Modules geared towards social learning should naturally be considered in conjunction with other, more classical formats, which provide members of the group with the preliminary knowledge they need to make individual progress, too.


3. Incorporate aspects of serious games


The concept of serious games, or applied games, first appeared in the IT world. It involved designing software that used game mechanisms for an objective other than pure entertainment, which set it apart from video games. Serious games can be used to raise awareness of a political cause, support a marketing campaign or, of course, teach skills more easily.

In the context of training, serious games are actually a well-worn concept. As the saying goes, what we learn with pleasure we never forget. With serious games, learners can gain hands-on experience, such as through:


  • Interview simulations;
  • A mock training call with a dissatisfied customer.


In the case of a training course involving the acquisition of a manual skill, serious games are clearly an ideal learning method – whether it’s using a dummy to practise first aid or a fake assembly line to learn how to master a new work process.


4. Use gamification techniques


Just as serious games can be used to liven up in-person sessions, gamification techniques are particularly well suited to distance learning modules.

Gamification involves adding a playful element to training by integrating elements from the world of gaming.


  • Faced with a difficult challenge, learners are motivated to overcome obstacles and achieve an objective. When experienced as an exciting challenge, an e-learning course is much more likely to capture learners’ attention.
  • It’s important for participants to feel as if they are making progress to stay motivated. In practice, this could involve unlocking additional content for them if they succeed in completing an exercise.
  • The reward or “gratification” is an essential component of gamification and assumes paramount importance, even when it is purely virtual. In practice, this could involve awarding badges which are displayed on learners’ profile pages, having a points-based or levelling-up system or ranking players in a league table.
  • Lastly, collaboration between players can be a powerful way of encouraging each participant to play along – with the game itself and with the learning process in general.


5. Add audio content


Sound content, whether accompanied by video or not, is occasionally useful for capturing and retaining learners’ attention, especially when you want to avoid burdening learners with too much text-heavy content. It can include:


  • An interview with or presentation by an expert;
  • A scripted scenario to help with a role play;
  • A podcast.


Modules that bring together sound and text are a particularly engaging and proven way of capturing learners’ attention and enabling them to retain knowledge better. They are a useful tool for most blended learning courses.

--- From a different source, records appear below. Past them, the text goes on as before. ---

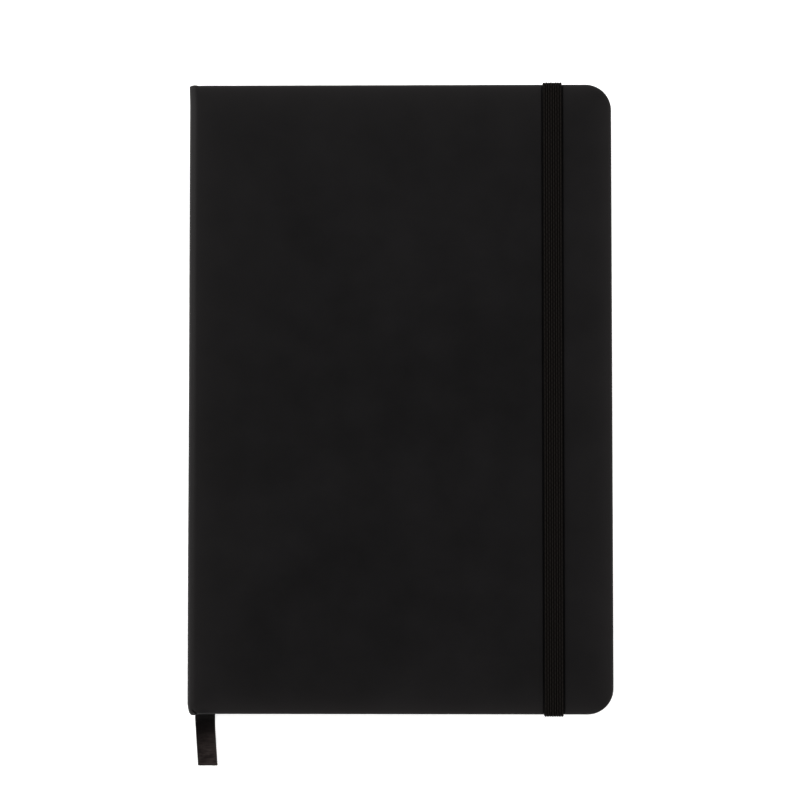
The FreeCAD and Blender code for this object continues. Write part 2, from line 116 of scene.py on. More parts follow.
def make_piece(name, points, faces, material, slot, crease=35.0, uvs=None):
    """A mesh object from millimetre points. Edges sharper than crease degrees stay crisp."""
    mesh = bpy.data.meshes.new(name)
    mesh.from_pydata((np.asarray(points, float) * MM).tolist(), [], faces)
    shape = bmesh.new()
    shape.from_mesh(mesh)
    if uvs is None:
        bmesh.ops.remove_doubles(shape, verts=shape.verts, dist=1e-7)
    bmesh.ops.recalc_face_normals(shape, faces=shape.faces)
    shape.to_mesh(mesh)
    shape.free()
    if uvs is not None:
        corners = np.zeros(len(mesh.loops), int)
        mesh.loops.foreach_get("vertex_index", corners)
        layer = mesh.uv_layers.new(name="weave")
        layer.data.foreach_set("uv", np.asarray(uvs, float)[corners].ravel())
    mesh.shade_smooth()
    mesh.set_sharp_from_angle(angle=math.radians(crease))
    mesh.materials.append(material)
    piece = bpy.data.objects.new(name, mesh)
    bpy.context.scene.collection.objects.link(piece)
    return piece


def rim_of(rows, columns):
    """(row, column) of a grid's border, once round."""
    border = [(0, j) for j in range(columns)]
    border += [(i, columns - 1) for i in range(1, rows)]
    border += [(rows - 1, j) for j in range(columns - 2, -1, -1)]
    border += [(i, 0) for i in range(rows - 2, 0, -1)]
    return border


def grid_faces(grid):
    """Quads of a grid of point numbers."""
    a, b = grid[:-1, :-1], grid[:-1, 1:]
    c, d = grid[1:, 1:], grid[1:, :-1]
    return np.stack([a, b, c, d], axis=-1).reshape(-1, 4).tolist()


def slab(upper, lower):
    """Points and faces of a closed sheet between two grids of points."""
    rows, columns = upper.shape[:2]
    above = np.arange(rows * columns).reshape(rows, columns)
    below = above + rows * columns
    faces = grid_faces(above) + grid_faces(below)
    border = rim_of(rows, columns)
    for a, b in zip(border, border[1:] + border[:1]):
        faces.append([int(above[a]), int(below[a]), int(below[b]), int(above[b])])
    return np.concatenate([upper.reshape(-1, 3), lower.reshape(-1, 3)]), faces


def gather(parts):
    """Several closed shells, each (points, faces), as one list of points and faces."""
    points, faces, count = [], [], 0
    for some_points, some_faces in parts:
        points.append(some_points)
        faces += [[count + n for n in face] for face in some_faces]
        count += len(some_points)
    return np.concatenate(points), faces


def point(x, y, z):
    """A millimetre point as metres, for the frame's calls."""
    return (x * MM, y * MM, z * MM)


# ---------------------------------------------------------------- finishes


class Finish:
    """A Principled material, with short ways to add texture nodes to it."""

    def __init__(self, name, **settings):
        self.material = bpy.data.materials.new(name)
        self.material.use_nodes = True
        self.tree = self.material.node_tree
        self.shader = self.tree.nodes["Principled BSDF"]
        for key, value in settings.items():
            self.set(key.replace("_", " "), value)

    def set(self, name, value):
        self.feed(self.shader.inputs[name], value)

    def feed(self, socket, value):
        if isinstance(value, bpy.types.NodeSocket):
            self.tree.links.new(value, socket)
        else:
            socket.default_value = value

    def node(self, kind, inputs, output, **settings):
        made = self.tree.nodes.new(kind)
        for key, value in settings.items():
            setattr(made, key, value)
        for key, value in inputs.items():
            self.feed(made.inputs[key], value)
        return made.outputs[output]

    def place(self, squeeze=(1, 1, 1)):
        """Object coordinates in metres, stretched along each axis."""
        where = self.node("ShaderNodeTexCoord", {}, "Object")
        return self.node("ShaderNodeMapping", {"Vector": where, "Scale": squeeze}, "Vector")

    def noise(self, scale, detail=2.0, roughness=0.5, squeeze=(1, 1, 1)):
        inputs = {"Vector": self.place(squeeze), "Scale": scale, "Detail": detail,
                  "Roughness": roughness}
        return self.node("ShaderNodeTexNoise", inputs, "Fac")

    def cells(self, scale):
        inputs = {"Vector": self.place(), "Scale": scale}
        return self.node("ShaderNodeTexVoronoi", inputs, "Distance")

    def attribute(self, name):
        return self.node("ShaderNodeAttribute", {}, "Fac", attribute_name=name)

    def weave(self):
        """The piece's own (across, along) coordinates."""
        both = self.node("ShaderNodeUVMap", {}, "UV", uv_map="weave")
        across = self.node("ShaderNodeSeparateXYZ", {0: both}, "X")
        along = self.node("ShaderNodeSeparateXYZ", {0: both}, "Y")
        return across, along

    def axis(self, name):
        return self.node("ShaderNodeSeparateXYZ", {0: self.place()}, name)

    def math(self, operation, a, b=0.0, c=0.0):
        return self.node("ShaderNodeMath", {0: a, 1: b, 2: c}, 0, operation=operation)

    def ripple(self, value, pitch, shift=0.0):
        """0 to 1 and back once in every pitch of value."""
        turn = self.math("MULTIPLY_ADD", value, 2 * math.pi / pitch, shift)
        return self.math("MULTIPLY_ADD", self.math("SINE", turn), 0.5, 0.5)

    def ramp(self, value, *stops):
        made = self.tree.nodes.new("ShaderNodeValToRGB")
        self.feed(made.inputs[0], value)
        colours = made.color_ramp.elements
        while len(colours) < len(stops):
            colours.new(0.5)
        for element, (position, colour) in zip(colours, stops):
            element.position = position
            element.color = (*colour, 1)
        return made.outputs[0]

    def mix(self, share, a, b):
        made = self.tree.nodes.new("ShaderNodeMixRGB")
        for socket, value in zip(made.inputs, (share, a, b)):
            if isinstance(value, tuple):
                value = (*value, 1)
            self.feed(socket, value)
        return made.outputs[0]

    def bump(self, height, distance, strength, under=None):
        inputs = {"Height": height, "Distance": distance, "Strength": strength}
        if under is not None:
            inputs["Normal"] = under
        return self.node("ShaderNodeBump", inputs, "Normal")


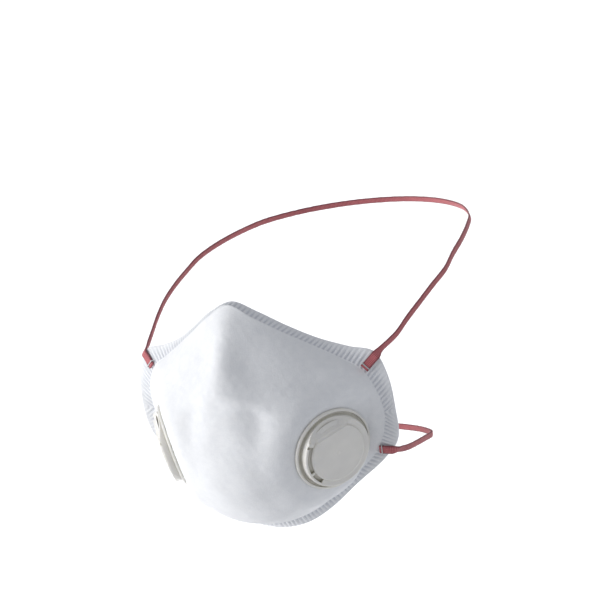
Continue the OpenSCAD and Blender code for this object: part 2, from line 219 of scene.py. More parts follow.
def cup(t, s):
    """Point of the cup's outer face: t goes round the edge, s is 1 at the edge and 0 at the front."""
    e = closed_curve(EDGE, t)
    edge_r = np.linalg.norm(e, axis=-1)
    reach = np.hypot(e[..., 0], e[..., 2])
    angle = np.arccos(-e[..., 1] / edge_r) * s
    way = np.stack([e[..., 0] / reach * np.sin(angle), -np.cos(angle), e[..., 2] / reach * np.sin(angle)], -1)
    p = way * dome_radius(t, s, edge_r)[..., None]
    p[..., 1] -= relief(p[..., 0], p[..., 2]) * (1 - smooth(0.86, 1, s))
    side = np.where(way[..., 0] < 0, -1.0, 1.0)
    out = way.copy()
    out[..., 0] = np.abs(out[..., 0])
    on_pad = out * ((VALVE_AT @ VALVE_N) / np.maximum(0.3, out @ VALVE_N))[..., None]
    reach = np.linalg.norm(on_pad - VALVE_AT, axis=-1)
    weight = (1 - np.clip((reach - PAD_R) / (PAD_BLEND_R - PAD_R), 0, 1)) ** 3 * (1 - smooth(0.965, 1, s))
    on_pad[..., 0] *= side
    return mix(p, on_pad, weight[..., None])


def flange(t, q):
    """Point of the flange's outer face: q is 0 at the cup edge and 1 at the outer edge."""
    return mix(closed_curve(EDGE, t), closed_curve(RIM, t), q[..., None])


def waves(p, length, seed):
    """Smooth uneven field in -1 to 1 with bumps about length across."""
    rng = np.random.default_rng(seed)
    total = np.zeros(p.shape[:-1])
    count = 14
    for _ in range(count):
        way = rng.normal(size=3)
        way *= rng.uniform(0.6, 1.5) * 2 * math.pi / length / np.linalg.norm(way)
        total += np.sin(p @ way + rng.uniform(0, 2 * math.pi))
    return total / math.sqrt(count)


def unit(v):
    return v / np.maximum(np.linalg.norm(v, axis=-1, keepdims=True), 1e-9)


def grid_normals(p, centre=None):
    """Outward normals of a grid whose columns go round, rows from the edge to the front."""
    along = np.roll(p, -1, 1) - np.roll(p, 1, 1)
    last = p[-1:] if centre is None else np.broadcast_to(centre, p[-1:].shape)
    inner = np.concatenate([p[1:], last])
    outer = np.concatenate([p[:1], p[:-1]])
    return unit(np.cross(inner - outer, along))


# ---------------------------------------------------------------- mesh helpers


def solid(front, back, keep=None, centre=None, wrap=True):
    """Closed mesh between two grids of points, rows by columns; the columns go round if wrap is set.
    keep drops cells, and centre is a (front, back) pair of points that closes the last row."""
    rows, cols = front.shape[:2]
    cells = (rows - 1, cols if wrap else cols - 1)
    keep = np.ones(cells, bool) if keep is None else keep
    n = rows * cols
    j, i = np.nonzero(keep)
    i2 = (i + 1) % cols
    a, b, c, d = j * cols + i, j * cols + i2, (j + 1) * cols + i2, (j + 1) * cols + i
    faces = [np.stack([a, b, c, d], 1), np.stack([d, c, b, a], 1) + n]
    padded = np.zeros((cells[0] + 2, cells[1] + 2), bool)
    padded[1:-1, 1:-1] = keep
    if wrap:
        padded[1:-1, 0] = keep[:, -1]
        padded[1:-1, -1] = keep[:, 0]
    if centre is not None:
        padded[-1, 1:-1] = True
    for near, far, dj, di in ((a, b, 0, 1), (c, d, 2, 1), (b, c, 1, 2), (d, a, 1, 0)):
        edge = ~padded[j + dj, i + di]
        near, far = near[edge], far[edge]
        faces.append(np.stack([far, near, near + n, far + n], 1))
    points = [front.reshape(-1, 3), back.reshape(-1, 3)]
    fans = []
    if centre is not None:
        points.append(np.array(centre, float))
        ring = (rows - 1) * cols + np.arange(cols)
        after = (rows - 1) * cols + (np.arange(cols) + 1) % cols
        fans = [[x, y, 2 * n] for x, y in zip(ring, after)]
        fans += [[y + n, x + n, 2 * n + 1] for x, y in zip(ring, after)]
    return np.concatenate(points), np.concatenate(faces).tolist() + fans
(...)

In summary, innovation is at the heart of every effective teaching approach! It’s worth playing around with all the functionalities offered by novel authoring tools and LMS platforms so that you can test them in real-life scenarios.

The variety and interactivity of training modules play a big part in their potential success and infiltration rate. For this reason, it’s a good idea to have varied content to ensure that you can capture and retain learners’ attention.